I also recall the day Shay Dinan left St. Augustines, as my cousin was the conductor on the 44; he smashed all the bulbs on the top deck and got off every other stop to say 'goodbye to various people. (Shay Dinan that is!) He was using a belt which looked very similar to the one that Spike used to use occassionally.(anyone remember that?)

Other strange things about the 44/41 route to/from Sale. You could get to Sale station in 20 mins easy, yet in the morning the bus used to take anything up to 1, 1 & 1/4 hours dependant on what time you had on your late pass. Strange.

The benefit of the 41/44 journey into school was, that if there were any 'unforeseen' delays in or around the Northenden area it was always possible to cadge a lift of Mr. Herp in his 'Moskovich'. He even used to pop round the back of the shops to find you if you were sheltering from inclement weather! Happy Days


I also remember Shay Dinan's last day and his purloining of Spike's strap......Several lucky pupils on the top deck got a clip round the head with it. I can only remember shitting myself because I had a load of Man U badges on my jacket and Shay was a big blue!
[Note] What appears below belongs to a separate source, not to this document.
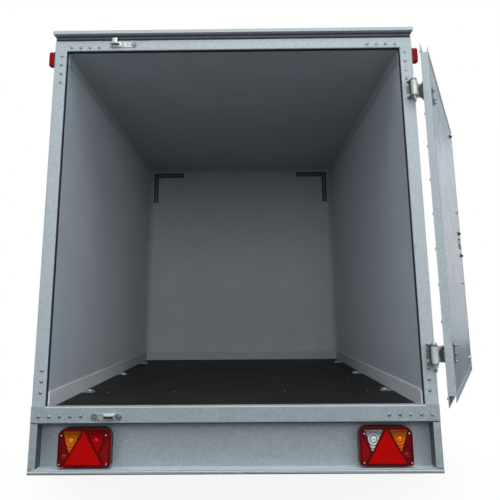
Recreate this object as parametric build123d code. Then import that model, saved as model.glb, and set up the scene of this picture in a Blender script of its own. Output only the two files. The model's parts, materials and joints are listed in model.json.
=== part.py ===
from build123d import *
import os

# Enclosed single-axle cargo trailer with one rear door, modelled in millimetres.
# The origin is the centre of the towing ball, +Y points forward, +X to the right and +Z up.
# Heights named *_Z and places named *_Y are in that frame; every other size is a length.

# ---------------------------------------------------------------- overall sizes
BALL_HEIGHT = 430  # towing ball centre above the ground
SILL_HEIGHT = 505  # top of the rear sill above the ground
HOLD_WIDTH = 1500  # between the inner faces of the side walls
OPENING_HEIGHT = 1510  # sill top to the underside of the header
HOLD_LENGTH = 2500  # rear frame face to the inner face of the front wall
DRAWBAR_REACH = 1260  # ball centre to the outer face of the front wall

# ---------------------------------------------------------------- walls, floor and roof
PANEL = 40  # sandwich panel of the walls and roof
FLOOR_THICK = 15
FLOOR_DROP = 12  # floor top below the sill top
RISER_HEIGHT = 23
RISER_THICK = 20
RISER_INSET = 3
CAP_HEIGHT = 15
CAP_SHEET = 2
CAP_SIDE_OVERHANG = 5
CAP_REAR_OVERHANG = 26
CAP_FRONT_OVERHANG = 10

# ---------------------------------------------------------------- rear frame
SHEET = 2.5  # galvanised sheet of the folded frame parts
POST_WIDTH = 55
POST_DEPTH = 45
POST_RETURN = 28  # depth of the inner flange, where the wall and roof panels start
POST_LIP = 18
EDGE_RAIL_DROP = 98  # roof edge rail below the frame's top
HEADER_HEIGHT = 50
BEND_RADIUS = 5
SILL_DEPTH = 61
SKIRT_DEPTH = 188  # sill underside to the bottom of the lip
SKIRT_STILE = 27
STILE_NOTCH = 4  # stile below the sill and above the shelf
SKIRT_RECESS = 60
SKIRT_SHEET = 2
LIP_HEIGHT = 13
EDGE_OUT = POST_WIDTH - PANEL  # how far posts and rails stand outside the wall panels

# ---------------------------------------------------------------- chassis and axle
RAIL_HEIGHT = 100
RAIL_LAP = 5  # side rails reach this far under the floor
RAIL_WIDTH = POST_WIDTH + RAIL_LAP
RAIL_SHEET = 3
CROSS_HEIGHT = 80
CROSS_WIDTH = 40
CROSS_COUNT = 5
AXLE_BEHIND_MIDDLE = 80  # wheel centre behind the middle of the load space
WHEEL_RADIUS = 292
TYRE_WIDTH = 165
RIM_RADIUS = 165
RIM_FLANGE = 13
RIM_WIDTH = 120
RIM_SHEET = 4
BEAM_SIZE = 70
BEAM_TO_RAIL = 4
ARM_LENGTH = 180
ARM_THICK = 30
ARM_GAP = 6  # side rail to swing arm
TYRE_GAP = 10  # swing arm to tyre
DRUM_RADIUS = 112
STUB_RADIUS = 20
RUNNING_GAP = 0.1
GUARD_GAP = 50  # tyre to mudguard
GUARD_SHEET = 3
GUARD_LIP = 26
GUARD_SIDE_GAP = 12  # tyre sidewall to the mudguard's lip
GUARD_DROP = 60  # mudguard ends below the wheel centre

# ---------------------------------------------------------------- drawbar, coupling and jockey wheel
DRAW_ARM_WIDTH = 50
DRAW_ARM_HEIGHT = 80
DRAW_ARM_SHEET = 4
DRAW_FRONT = (35, -380)
DRAW_REAR_X = 700
SHAFT_Z = 50
SHAFT_RADIUS = 25
BALL_SOCKET_RADIUS = 25.3
SOCKET_DEPTH = 16
JOCKEY_X = -135
JOCKEY_Y = -400
JOCKEY_TUBE_RADIUS = 24
JOCKEY_TUBE_WALL = 2.5
JOCKEY_WHEEL_RADIUS = 105
JOCKEY_WHEEL_WIDTH = 60
JOCKEY_TRAIL = 40
JOCKEY_PIN_RADIUS = 6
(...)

Other fabulous events on the 44 in Northenden were a couple of the top windows being pushed out at the Northenden stop, the whole bus being taken to the depe and being threatened with arrest by the inspector there (can't remember what for) and, of course, the hilarity of people falling off the open back in Northenden as they tried to get off while it was still moving too quickly.


The mystery of Gerrighty's pen

Who remembers the mystery of Gerrighty's pen - which fragmented mysteriously as it passed around the class - and Willy Muir playing Sherlock holmes to crack the case....?


I remember being perplexed such a minor thing could tax our leaders so outrageously. What was the upshot? I have a feeling we were all pressured into supplying an appropriate amount of dosh to replace said pen. Willie certainly fancied himself as Poirot, but was three inches short in the moustache and at least a foot short in the legs.